In reality, most consumers either accepted the trade-offs of traditional juicers or were content with bottled juice and smoothies. The incremental benefit of Juicero’s system did not justify the machine’s cost or lock-in to proprietary packs for the majority of potential users.
2. Overengineering the Product
The Juicero press was an engineering showcase: high-tonnage pressing power, multiple sensors, a complex drive system, and cloud connectivity. Yet from a user’s perspective, the core task was pressing pre-cut produce inside a sealed bag. When consumers learned they could do that almost as well by hand, the machine’s advanced engineering felt gratuitous instead of valuable.
Overengineering had two negative effects:
- Increased BOM and manufacturing costs, pushing up the price of the machine.
- Increased risk surface, including recalls and reliability concerns.
3. Misaligned Pricing and Business Model
The business model assumed consumers would accept:
- A high upfront hardware cost.
- Ongoing dependence on Juicero-branded packs.
- Limited flexibility (no ability to juice their own produce).
This created a fragile value proposition. Any challenge to the perceived necessity of the machine (such as the hand-squeezing video) or any dissatisfaction with pack pricing immediately undermined the entire model.
4. Overfunding Before Product-Market Fit
Juicero raised large sums early, which encouraged the company to think in terms of scaling and optimizing rather than learning and iterating. Instead of testing cheaper, less complex prototypes or alternative business models, the team committed to a capital-intensive, vertically integrated approach from the start.
Excess capital can be as dangerous as too little when it locks a company into an unvalidated path and creates pressure to pursue rapid scaling before fundamentals are sound.
5. Underestimating Reputational Risk
In consumer hardware, trust and brand perception are critical. The Bloomberg video did not just highlight a functional flaw; it framed Juicero as emblematic of wasteful, tone-deaf tech culture. The company’s prior marketing claims about proprietary “high tonnage” pressing power sounded ridiculous once the packs were seen being squeezed by hand.
Once the narrative turned, Juicero struggled to respond credibly. Attempts to explain the benefits of the system (food safety, supply chain tracking, etc.) sounded like rationalizations rather than compelling reasons to own the product.
Lessons for Founders
Juicero’s story offers concrete lessons for entrepreneurs and investors, especially in hardware and consumer products.
- Validate the core value proposition with the simplest possible solution. Before building a sophisticated machine, ask: “What is the cheapest, fastest way to test whether people truly want this outcome?” If customers are not desperate for the result, better engineering will not fix that.
- Do not overengineer relative to the problem’s importance. Consumers pay for outcomes, not mechanisms. If a manual solution is almost as good, a heavily engineered device is a liability, not a differentiator.
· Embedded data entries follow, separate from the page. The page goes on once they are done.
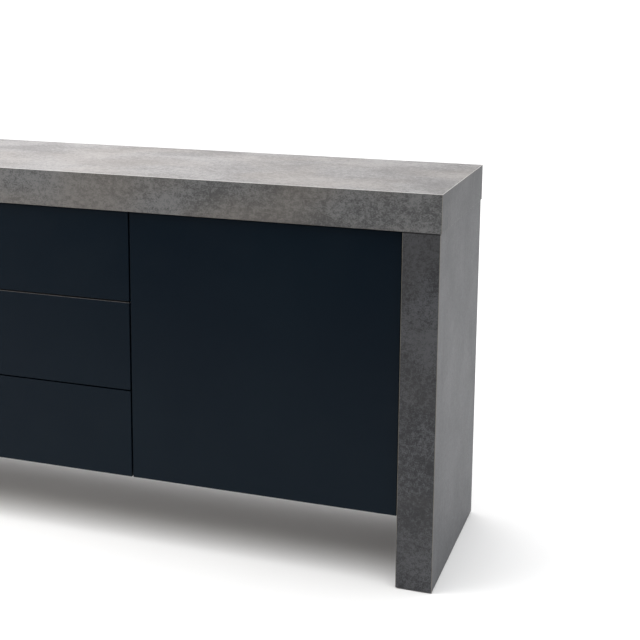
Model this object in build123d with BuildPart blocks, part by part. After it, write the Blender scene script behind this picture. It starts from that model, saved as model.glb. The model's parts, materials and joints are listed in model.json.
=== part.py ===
from build123d import *
import os

os.makedirs("parts", exist_ok=True)

# Low sideboard: thick slab top on two slab legs, a carcass hung between them,
# a door each side and three drawers in the middle. Front faces -Y, floor at Z = 0.
width = 1800
depth = 390
height = 760
top_thick = 72
leg_thick = 70
leg_inset = 2
glide_thick = 2
skin = 18
leg_skin = 16
core_bar = 40

top_under = height - top_thick
leg_out = width / 2 - leg_inset
leg_in = leg_out - leg_thick
front_y = -depth / 2
back_y = depth / 2

# Fronts hang inside the legs, set back from the slabs' front plane.
recess = 10
front_thick = 18
face_y = front_y + recess
face_back = face_y + front_thick
push_gap = 3
carcass_front = face_back + push_gap
carcass_back = back_y - 25
front_bottom = 140
front_top = top_under - 3
reveal = 3
drawer_count = 3
module = 2 * leg_in / 3
divider_x = module / 2
front_gap = 3.5
edge_round = 0.8

board = 18
floor_under = front_bottom + 3
floor_top = floor_under + board
divider_in = divider_x - board / 2
divider_out = divider_x + board / 2
back_thick = 5
cleat = 18

# Fits and fixings
slack = 0.05
dowel_r = 4
cam_r = 7.5
bolt_r = 3
screw_r = 1.5
screw_head_r = 3.5
screw_len = 12
pin_r = 2.5

# Drawer boxes on three-part ball runners
runner_width = 12.7
box_out = divider_in - runner_width
side_thick = 12
box_in = box_out - side_thick
box_high = 120
box_rise = 32
box_back = face_back + 280
bottom_thick = 6
groove_up = 10
runner_rise = 60
runner_start = carcass_front + 2
runner_end = runner_start + 280
runner_sheet = 1.2
side_cam_deep = 10
side_cam_rises = (30, 95)
side_cam_back = 24
pair = (-1, 1)


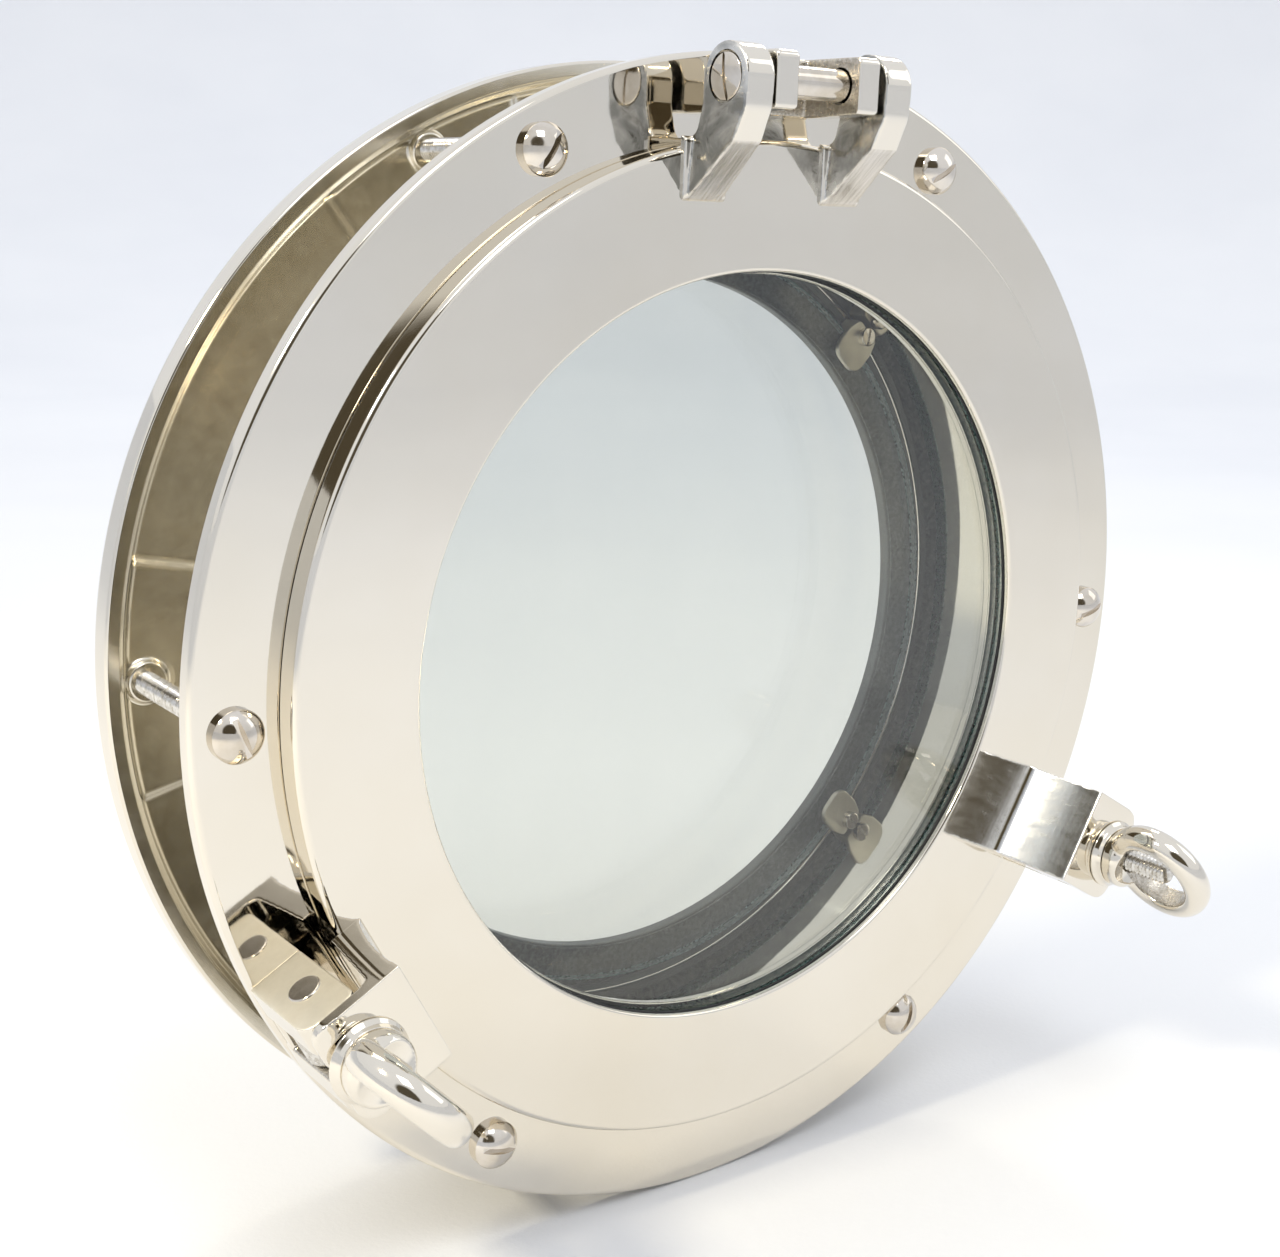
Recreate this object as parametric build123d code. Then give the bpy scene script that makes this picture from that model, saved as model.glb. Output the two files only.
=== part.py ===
"""Opening porthole, 12 in size: fixed frame, hinged glazed lid and two swing-bolt dogs.

Frame of reference: X to the right, Y rearward through the wall, Z up.  The origin is on the
porthole's axis in the plane where the flange seats against the wall, so the flange, the lid and
the dogs are at negative Y, and the spigot, the outer pane and the rear ring at positive Y.
All lengths are in millimetres.
"""
from build123d import *
from math import cos, radians, sin, sqrt
import os

# ---- driving dimensions -------------------------------------------------------------------
FLANGE_R = 152.4            # 12 in flange
FLANGE_T = 5.0
SPIGOT_IN_R = 112.0
SPIGOT_OUT_R = 116.0        # over the wall's thickness
SPIGOT_END_R = 115.8        # turned down where the rear ring goes on
SPIGOT_END_Y = 52.0
WALL_T = 44.5               # wall clamped between flange and rear ring
LEDGE_IN_R = 96.3           # clear opening at the rear
LEDGE_Y = 41.0
LEDGE_T = 4.0

SCREW_CIRCLE_R = 141.3
SCREW_ANGLES = (63.0, 117.0, 181.4, 239.5, 300.5, 358.6)
SLOT_ANGLES = (34.0, 60.0, 111.0, 172.0, 68.5, 23.6)    # the way each driver slot came to rest
SCREW_R = 3.0               # M6 flange screws
SCREW_HOLE_R = 3.2
SCREW_HEAD_R = 6.3
SCREW_HEAD_H = 5.2

REAR_RING_R = 152.0
REAR_RING_IN_R = 116.3
REAR_RING_BACK_Y = 54.0
REAR_PLATE_T = 4.5
REAR_RIM_W = 5.0
REAR_BOSS_R = 7.0
REAR_PAD_HALF_ANGLE = 12.0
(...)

- Be cautious with razor-and-blades models. Locking customers into proprietary consumables requires overwhelming perceived value and convenience. If the lock-in feels exploitative or fragile, the model backfires.
- Raise in stages tied to learning, not just growth. Significant capital before product-market fit can trap you in a particular solution space. Use early capital to explore alternatives and reduce uncertainty, not to prematurely scale an unproven model.
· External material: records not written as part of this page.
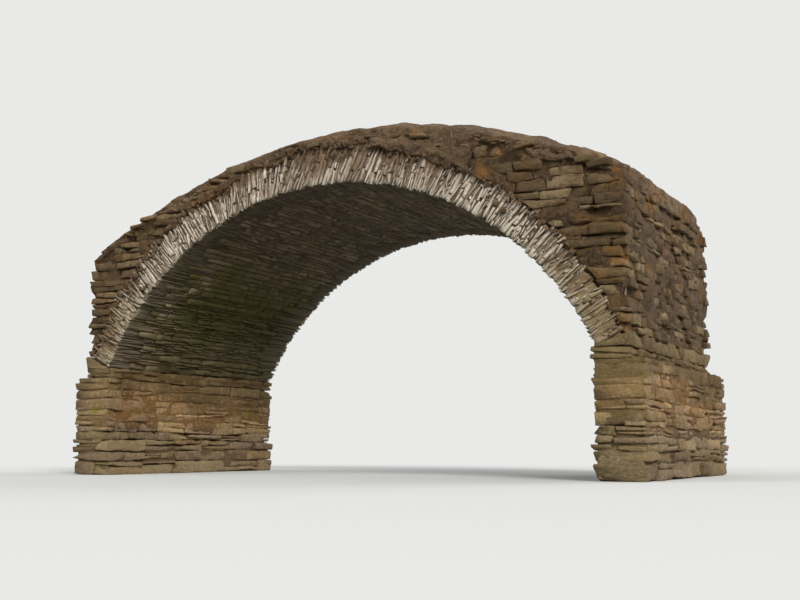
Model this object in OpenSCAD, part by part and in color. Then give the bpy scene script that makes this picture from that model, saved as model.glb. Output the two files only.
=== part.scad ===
// Ruined single-span stone arch bridge: a segmental rubble arch of thin slabs set on edge,
// on two low coursed abutments, with rubble haunches and an earth deck.
// X runs along the span, Y across the bridge from face to face, Z up from the foot of the abutments.

/* [Span and width] */
// Clear span between the faces of the two abutments
span = 5140; // [4800:20:5500]
// Rise of the soffit above the springing
rise = 1640; // [1500:20:1760]
// Width of the bridge over the faces of its arch ring
bridge_w = 3000; // [2700:20:3100]

/* [Abutments] */
// Height of the springing above the foot of the abutments
springing_h = 1100; // [1000:10:1300]
// Thickness of an abutment along the span
abutment_t = 480; // [440:10:560]
// Ledge left at the springing, inside the soffit, that once carried the centring
ledge = 30; // [15:5:60]
// Height of the footing, made of the largest slabs
footing_h = 360; // [280:10:420]
// Number of courses in the footing
footing_courses = 3; // [2:1:4]
// Number of courses in an abutment above its footing
abutment_courses = 6; // [5:1:8]
// How far the footing stands proud of the abutment all round
footing_step = 20; // [10:5:40]
// Depth to which a course may be set back or worn behind the face line
course_wear = 22; // [10:2:30]

/* [Springers] */
// Height of the springer block below the springing
springer_h = 110; // [90:5:140]
// Shelf behind the arch ring that carries the end of the haunch
shelf_w = 60; // [50:5:90]

/* [Arch ring] */
// Depth of the ring at the springing
ring_foot_depth = 285; // [240:5:330]
// Depth of the ring at the crown
ring_crown_depth = 435; // [400:5:460]
// Thickness of one slab along the soffit
slab_t = 62; // [50:2:90]
// How unevenly thick the slabs are
thickness_ragged = 14; // [0:1:18]
// Open joint between two slabs of the faces
slab_joint = 7; // [4:1:12]
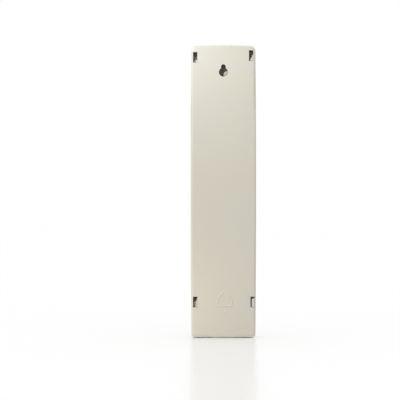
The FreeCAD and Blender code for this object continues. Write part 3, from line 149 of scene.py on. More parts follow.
def addBump(tree, shader, height, strength, distance, after=None):
    bump = tree.nodes.new("ShaderNodeBump")
    bump.inputs["Strength"].default_value = strength
    bump.inputs["Distance"].default_value = distance
    tree.links.new(height, bump.inputs["Height"])
    if after is not None:
        tree.links.new(after, bump.inputs["Normal"])
    tree.links.new(bump.outputs["Normal"], shader.inputs["Normal"])
    return bump.outputs["Normal"]


def setColour(tree, shader, factor, first, second):
    tree.links.new(addMix(tree, factor, first, second), shader.inputs["Base Color"])


def varyTint(tree, shader, place, finish):
    noise = addNoise(tree, place, *finish["tintPattern"])
    spread = addRange(tree, noise, 0, 1, *finish.get("tintEdges", ()))
    setColour(tree, shader, spread, *finish["tints"])


def varySheen(tree, shader, place, finish):
    noise = addNoise(tree, place, *finish["sheenPattern"])
    tree.links.new(addRange(tree, noise, *finish["sheen"]), shader.inputs["Roughness"])


def addGrain(tree, shader, place, finish, after=None):
    addBump(tree, shader, addNoise(tree, place, *finish["grainPattern"]), *finish["grainBump"], after)


def shaded(colour, shade):
    return tuple(part * shade for part in colour)


# helpers for modelling by hand

touch = 0.005 * mm  # two places nearer than this are the same
weld = 0.001 * mm  # corners nearer than this are merged
straight = 0.99  # a face looks forwards or back when its normal has more than this along Y
smoothAngle = 35  # degrees; an edge sharper than this stays sharp


def clearSelection():
    if bpy.context.object and bpy.context.object.mode != "OBJECT":
        bpy.ops.object.mode_set(mode="OBJECT")
    bpy.ops.object.select_all(action="DESELECT")


def startPiece(name):
    piece = bpy.context.object
    piece.name = name
    piece.data.name = name
    bpy.ops.object.transform_apply(location=True, rotation=True, scale=True)
    bpy.ops.object.mode_set(mode="EDIT")
    return piece


def pickFaces(piece, wanted):
    bpy.ops.mesh.select_mode(type="FACE")
    bpy.ops.mesh.select_all(action="DESELECT")
    shape = bmesh.from_edit_mesh(piece.data)
    shape.normal_update()
    for face in shape.faces:
        face.select_set(wanted(face))
    bmesh.update_edit_mesh(piece.data)


def pickEdges(piece, wanted):
    bpy.ops.mesh.select_mode(type="EDGE")
    bpy.ops.mesh.select_all(action="DESELECT")
    shape = bmesh.from_edit_mesh(piece.data)
    for edge in shape.edges:
        if wanted(*(corner.co for corner in edge.verts)):
            edge.select_set(True)
    bmesh.update_edit_mesh(piece.data)


def near(first, second):
    return abs(first - second) < touch


def pickFrontEdges(piece, front):
    pickEdges(piece, lambda first, second: near(first.y, front) and near(second.y, front))


def pickDepthEdges(piece):
    pickEdges(piece, lambda first, second: near(first.x, second.x) and near(first.z, second.z))


def extrudeBy(x, y, z):
    bpy.ops.mesh.extrude_region_move(TRANSFORM_OT_translate={"value": (x, y, z)})


def weldCorners():
    bpy.ops.mesh.select_all(action="SELECT")
    bpy.ops.mesh.remove_doubles(threshold=weld)
    bpy.ops.mesh.normals_make_consistent(inside=False)


def finishPiece(piece, body, material):
    bpy.ops.object.mode_set(mode="OBJECT")
    piece.select_set(True)
    bpy.context.view_layer.objects.active = piece
    bpy.ops.object.shade_smooth_by_angle(angle=math.radians(smoothAngle))
    piece.data.materials.clear()
    piece.data.materials.append(material)
    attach(piece, body)
    clearSelection()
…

- Stress-test the narrative. Ask: “What is the most embarrassing or reductive way someone could describe this product?” If “a $400 machine that does what your hands can” is a fair critique, you need to rethink your design and positioning.
- Account for total system complexity. Juicero was not just a juicer; it was a hardware device, a software platform, and an entire produce supply chain. Each added layer of complexity increases operational risk and burn.
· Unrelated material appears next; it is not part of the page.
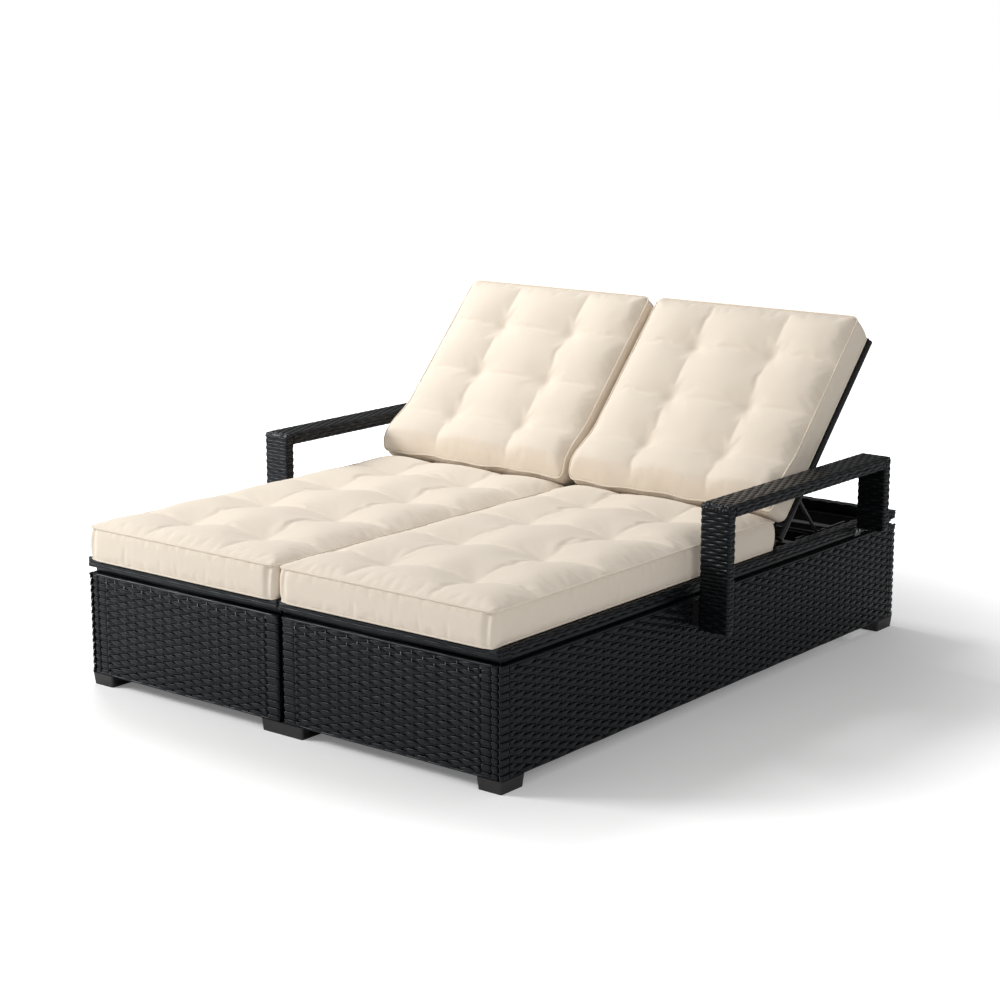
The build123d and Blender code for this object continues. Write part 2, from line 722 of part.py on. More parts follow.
def racks_piece(name, side):
    """The notched racks under a stay's foot bar, on two cross tubes of the frame."""
    eyes = [inboard(lug_limits, stay_eye_gap, stay_eye_width) for lug_limits in (outer_lug, inner_lug)]
    centres = (middle(eyes[0]) - rack_inset, middle(eyes[1]) + rack_inset)
    ys = (rack_front_tube_y - frame_tube / 2, rack_rear_tube_y + frame_tube / 2)
    with BuildPart() as racks:
        for centre in centres:
            xs = place(side, (centre - rack_thickness / 2, centre + rack_thickness / 2))
            block(xs, ys, (rim_bottom, rack_top))
            for notch in range(notch_count):
                y = pivot_y + stay_reach + notch_pitch * notch
                z = rack_top + notch_radius - notch_depth
                rod(xs, y, z, notch_radius, mode=Mode.SUBTRACT)
    save(racks.part, f"{name}_notched_racks")


def feet_pieces():
    """A foot under each corner and a wide foot under each end of the seam."""
    for label, end in (("front", -1), ("rear", 1)):
        for name, side in SIDES.items():
            xs = place(side, (panel_face - corner_foot_width, panel_face))
            foot_piece(f"{label}_{name}_foot", xs, end)
        foot_piece(f"{label}_centre_foot", (-centre_foot_width / 2, centre_foot_width / 2), end)


def main():
    """Builds and writes every piece."""
    os.makedirs("parts", exist_ok=True)
    for name, side in SIDES.items():
        side_panel_piece(name, side)
        side_rim_piece(name, side)
        for label, end in (("front", -1), ("rear", 1)):
            end_panel_piece(name, side, label, end)
            end_rim_piece(name, side, label, end)
        base_frame_piece(name, side)
        seat_deck_piece(name, side)
        seat_cushion_piece(name, side)
        arm_pieces(name, side)
        arm_fastener_pieces(name, side)
        back_side_tube_piece(name, side, "outer", outer_tube_x, outer_lug)
        back_side_tube_piece(name, side, "inner", inner_tube_x, inner_lug)
        back_cross_tubes_piece(name, side)
        back_cover_pieces(name, side)
        hinge_pieces(name, side)
        stay_pieces(name, side)
        racks_piece(name, side)
    feet_pieces()
    seam_bolts_piece()


if __name__ == "__main__":
    main()
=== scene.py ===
import math
import random
from collections import namedtuple

import bmesh
import bpy
from bpy.props import FloatProperty, FloatVectorProperty, PointerProperty
from mathutils import Matrix, Vector, noise


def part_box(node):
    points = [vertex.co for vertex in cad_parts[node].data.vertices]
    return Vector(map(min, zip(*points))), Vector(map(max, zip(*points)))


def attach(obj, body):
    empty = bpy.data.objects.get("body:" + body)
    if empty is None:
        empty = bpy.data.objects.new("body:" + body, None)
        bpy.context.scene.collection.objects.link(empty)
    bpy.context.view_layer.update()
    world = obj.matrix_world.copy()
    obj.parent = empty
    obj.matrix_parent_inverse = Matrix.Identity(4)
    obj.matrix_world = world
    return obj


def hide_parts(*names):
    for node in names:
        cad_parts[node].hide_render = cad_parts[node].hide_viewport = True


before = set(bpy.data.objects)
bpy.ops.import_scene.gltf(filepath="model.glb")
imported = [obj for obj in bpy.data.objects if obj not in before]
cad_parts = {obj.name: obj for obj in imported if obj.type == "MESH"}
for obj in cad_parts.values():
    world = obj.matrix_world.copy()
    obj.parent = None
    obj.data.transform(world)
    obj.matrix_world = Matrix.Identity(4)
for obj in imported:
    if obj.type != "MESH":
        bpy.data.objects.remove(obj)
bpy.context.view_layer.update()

bl_info = {
    "name": "Double chaise lounger",
    "version": (1, 0, 0),
    "blender": (4, 5, 0),
    "location": "3D View > Sidebar > Lounger",
    "description": "Woven base, woven arms and tufted cushions of a double chaise lounger",
    "category": "Add Mesh",
}

# rest position of the backrests, as the part has them
PIVOT = Vector((0.0, 0.298, 0.340))
TILT = math.radians(47.0)
ALONG_BACK = Vector((0.0, math.cos(TILT), math.sin(TILT)))
OUT_OF_BACK = Vector((0.0, -math.sin(TILT), math.cos(TILT)))

SIDES = {"left": -1, "right": 1}


# ---------------------------------------------------------------- settings

def size_of(name, about, value):
    """A setting in metres."""
    return FloatProperty(name=name, description=about, default=value, unit="LENGTH")


def share_of(name, about, value):
    """A setting that is a share of something."""
    return FloatProperty(name=name, description=about, default=value, subtype="FACTOR")


def number_of(name, about, value):
    """A plain number."""
    return FloatProperty(name=name, description=about, default=value)


def power_of(name, about, value):
    """A setting in watts."""
    return FloatProperty(name=name, description=about, default=value, unit="POWER")


def colour_of(name, about, value):
    """A colour setting."""
    return FloatVectorProperty(name=name, description=about, subtype="COLOR", size=3, default=value)


class LoungerWeave(bpy.types.PropertyGroup):
    """Sizes and colour of the woven resin."""

    row_pitch: size_of("Row pitch", "Height of one row of the weave", 0.010)
    stake_pitch: size_of("Stake pitch", "Distance between the upright stakes", 0.034)
    lift: size_of("Lift", "How far a strand rises and falls over the stakes", 0.0017)
    arm_lift: size_of("Arm lift", "The same rise and fall on the arms and rims", 0.0007)
    arm_stake_pitch: size_of("Arm stake pitch", "Distance between the stakes of the arms", 0.0245)
    thickness: size_of("Thickness", "Thickness of a strand at its crown", 0.0026)
    spread: share_of("Spread", "How much wider a strand is where it lies on top", 0.22)
    colour: colour_of("Colour", "Colour of the resin", (0.0042, 0.0046, 0.0056))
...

- Align leadership with stage and category. Bringing in a big-company executive (e.g., from Coca-Cola) can help with scale, but may not be ideal for early-stage validation and ruthless simplification.
Key Takeaways Summary
- Problem clarity beats engineering brilliance: Juicero built an impressive device for a problem most consumers did not truly have.
- Perceived value must match (or exceed) price and friction: The convenience of pre-packed juice did not justify a $400+ machine plus proprietary packs for most buyers.
- Overfunding can lock in bad decisions: Large early funding rounds encouraged Juicero to commit to a complex, capital-heavy strategy before achieving product-market fit.
- Public narrative is strategic risk: Once the “you can squeeze it by hand” story took hold, Juicero’s brand collapsed faster than its financials alone would have dictated.
- For founders and investors: Focus relentlessly on validated customer pain, simple solutions, and disciplined experimentation before scaling capital, complexity, or hype.
Juicero’s failure is not just a punchline; it is a detailed case in how intelligent people, ample capital, and sophisticated technology can still miss the mark when the fundamental customer value proposition is weak. Founders and investors who internalize these lessons will be better equipped to avoid building the next overengineered, underloved product.